Reference should also be made to section 21 of the 1980 Act which provides that no period of limitation shall apply to an action in respect of a fraudulent breach of trust. It was held by the Court of Appeal in First Subsea Limited v Balltech Limited [2017] EWCA Civ 186 that a fraudulent breach of fiduciary duty by a company director constitutes ‘an action “...” in respect of any fraud or fraudulent breach of trust to which the trustee was a party or privy’ for the purposes of section 21(1)(a), such that no time bar is applicable to such a claim. Section 21 therefore has the effect that no limitation defence applies to a claim alleging a fraudulent breach of fiduciary duty by the First to Third Defendants.
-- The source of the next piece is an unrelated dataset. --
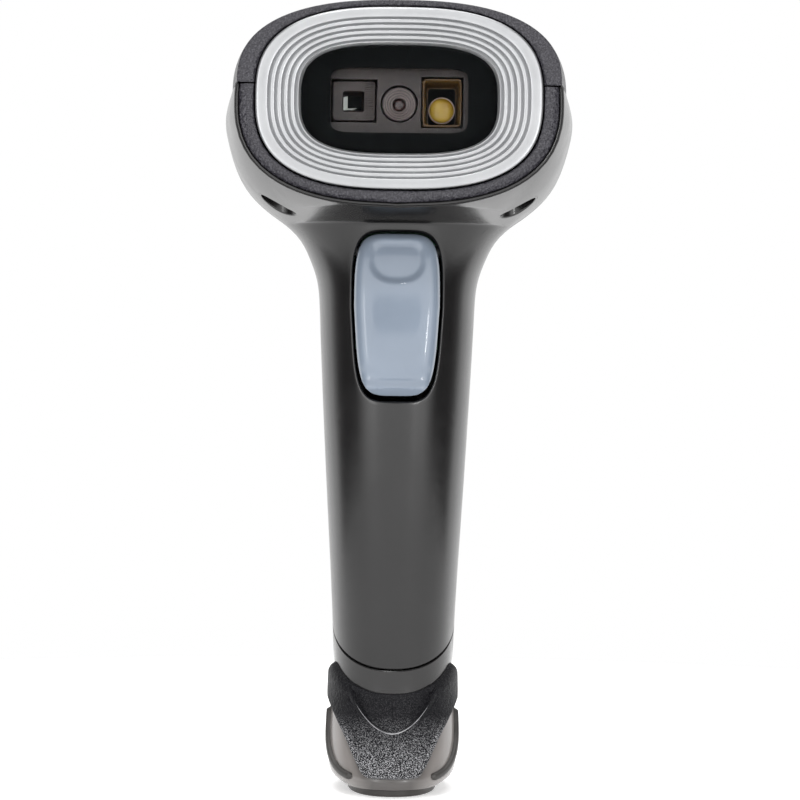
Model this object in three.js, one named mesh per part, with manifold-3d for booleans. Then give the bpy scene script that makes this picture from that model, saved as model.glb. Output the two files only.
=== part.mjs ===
// Handheld two-dimensional barcode scanner, standing upright on its foot.
// Frame: X across, -Y towards the code being scanned, +Z up. The origin is on the flat underside
// of the foot, in front of the cable socket. Millimetres.
import * as THREE from "three";
import { mergeVertices } from "three/addons/utils/BufferGeometryUtils.js";
import Module from "manifold-3d";

const wasm = await Module();
wasm.setup();

// ---- driving dimensions ------------------------------------------------------------------
const GAP = 0.3; // clearance between neighbouring pieces
const WALL = 2.2; // moulded wall thickness
const FRONT = -40; // front plane of the head
const TOP = 160; // highest point of the top cover
const SEAM_Z = 143.4; // joint between the top cover and the shells below it
const REACH = 200; // a length well past the whole scanner, for cutters
const RIM = { halfW: 32, halfH: 20.1, z: 139.9, power: 2.5 }; // front outline of the head
const HEAD = { widestY: -2, back: 25.5, roofStart: -20, roofPower: 2.4 };
const BODY_POWER = 2.25; // roundness of the horizontal sections
const BODY_POINTS = 32; // corners of a horizontal section
const BULKHEAD = { front: FRONT + 2.7, back: FRONT + 4.9 }; // wall behind the bezel
const OPTIC_Z = 140.7; // height of the scan window's centre
const RING = { halfW: 28.2, halfH: 17.8, power: 2.7 }; // outside of the silver bezel
const WINDOW = { halfW: 19.35, halfH: 10.7, power: 3.1 }; // opening in the bezel
const PANE = { halfW: 20.6, halfH: 11.9, power: 3.1, front: FRONT + 2.7, back: FRONT + 4.2 };
const APERTURE = { halfW: 13.6, halfH: 6.4, corner: 1 }; // clear area in the window mask
const SPLIT = { y: 9, slope: -0.11 }; // plane between the front and rear shells
const FOOT_SEAM = { y: -10.9, z: 25.8, slope: 0.575 }; // slanted joint above the foot cap
const TRIGGER = {
  low: 82.4,
  high: 115.2,
  half: 8.65,
  lowHalf: 7.5,
  power: 4.5, // squareness of its outline
  crown: 3.2, // squareness of its sections
  face: -25.2,
  arch: 2.2,
  back: -14.8,
  hollow: -22.4,
};
const TRIGGER_WALL = 1.8;
const POCKET_GAP = 1; // clear space around the trigger
const PIVOT = { y: -16.3, z: 112, pin: 1.25, bore: 1.36, half: 11.6 };
const SWITCH = { z: 104, contactY: -16.1, plunger: 1.2 };
const WELL = { x: 24.2, y: -21.5, radius: 3.5, wall: 1.5, floor: 133 }; // head screw wells
const SOCKET = { y: 9.5, halfW: 5.9, halfD: 3.3, high: 18 }; // cable socket cavity
const MAIN_BOARD = { front: -9, back: -7.4, halfW: 23, low: 127.5, high: 151 };
const BOARD_POST = { x: 19.5, half: 2.1, screwZ: 130 }; // posts that carry the main board
const HANDLE_BOSS = { z: 56, front: 3.2, rear: 4.6, meet: 2.1 }; // screwed joint of the shells
const PILOT = 1.25; // radius of a self-tapping screw's hole

// Horizontal stations of the body below the seam: height, half width, front and back.
const STATIONS = [
  [1.6, 10.4, -14.9, 21.6],
  [3, 12.3, -15.4, 22.6],
  [5, 13.3, -14.8, 23.2],
  [8, 13.6, -13.6, 23.4],
  [13, 13.45, -11.4, 23.4],
  [17, 13.1, -10.6, 23.3],
  [21, 12.5, -10.5, 23.2],
  [28, 12.6, -11.1, 22.9],
  [35, 12.9, -12, 22.3],
  [50, 13.65, -14, 21],
  [69, 14.7, -16.4, 19],
  [85, 15.5, -18.3, 17],
  [100, 16.15, -20, 15.7],
  [106.8, 16.9, -21, 15.4],
  [111, 18.4, -21.7, 15.5],
  [115, 20.6, -22.5, 16],
  [117.6, 23.2, -23, 16.7],
  [119.8, 26.2, FRONT, 17.6],
  [122, 28.9, FRONT, 18.6],
  [125.4, 31.9, FRONT, 20.2],
  [129.5, 33.9, FRONT, 22.4],
  [134, 35.25, FRONT, 24.2],
  [139, 35.8, FRONT, 25.2],
  [SEAM_Z, 34.3, FRONT, HEAD.back],
].map(([z, half, front, back]) => ({ z, half, front, back }));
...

But given my conclusion that the allegations against the Defendants should be struck out, section 21 cannot assist the Claimant.
REFLECTIVE LOSS
In the light of my conclusions so far it is unnecessary to lengthen this judgment by considering the argument that the loss claimed by the Claimant as a shareholder, being reflective of the loss suffered by AGL, is not recoverable by the Claimant in his capacity as a shareholder.
CONCLUSION
The claims against all Defendants should be struck out on the grounds that they have been inadequately pleaded. In any event they are time barred, save for the claim against the Directors for a fraudulent breach of fiduciary duty.
POSTSCRIPT
After this judgment was provided to counsel in draft Mr. Brocklebank suggested that I had not dealt with limitation in the context of the claims for breach of duty not based upon conspiracy or fraud. However, in paragraph 80 I said that the allegations of breach of duty added nothing to the allegations of conspiracy and fraud. That was based upon my reading of the Particulars of Claim. If my understanding is wrong then the bare allegations of breach of duty (absent conspiracy and fraud) fall to be struck out on the basis that they are time barred for the reasons which I have already given.